Perhaps it was just a way of softening the expression. Sometimes you want something, other times you want it, but to a lesser degree, so you're wanting it. Still sounds wrong, but perhaps that's how it arose.

I tried finding a definitive answer to the question online but couldn't, so I decided to send a tweet to my usage idol, Bryan Garner, author of my usage Bible, Garner's Modern American Usage.
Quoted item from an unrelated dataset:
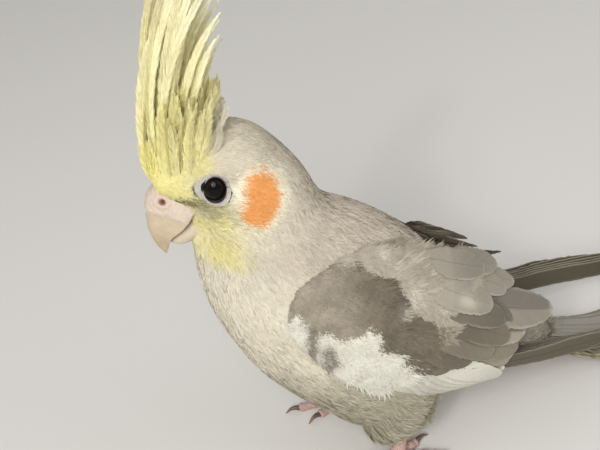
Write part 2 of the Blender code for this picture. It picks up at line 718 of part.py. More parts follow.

I revere this book so much I own three editions of it, and going to grab the link just now I realized there's now a Kindle edition, so I will probably own that version also by the time I've finished writing this post.

I asked Garner:

Can you comment on the usage of the awkward sounding phrase "I am wanting to"? When, if ever, is it preferable to "I want to"?

Garner responded:

Never.

So there you have it.

I'm still curious to hear the story of the rise of this phrase in spoken English (a quick peek at Google n-gram viewer indicates low usage in books over the years). Perhaps someone will do that sleuthing someday.

Regardless, from now on, if you say to me, "Literally, I want to eat a person, I could care less what everyone thinks." I will cringe, but I'll bite my tongue.

But if you say, "Literally, I am wanting to eat a person, I could care less what everyone thinks." We'll have words. If you want to eat a person, stand behind that feeling, don't soften it with such a feeble construction.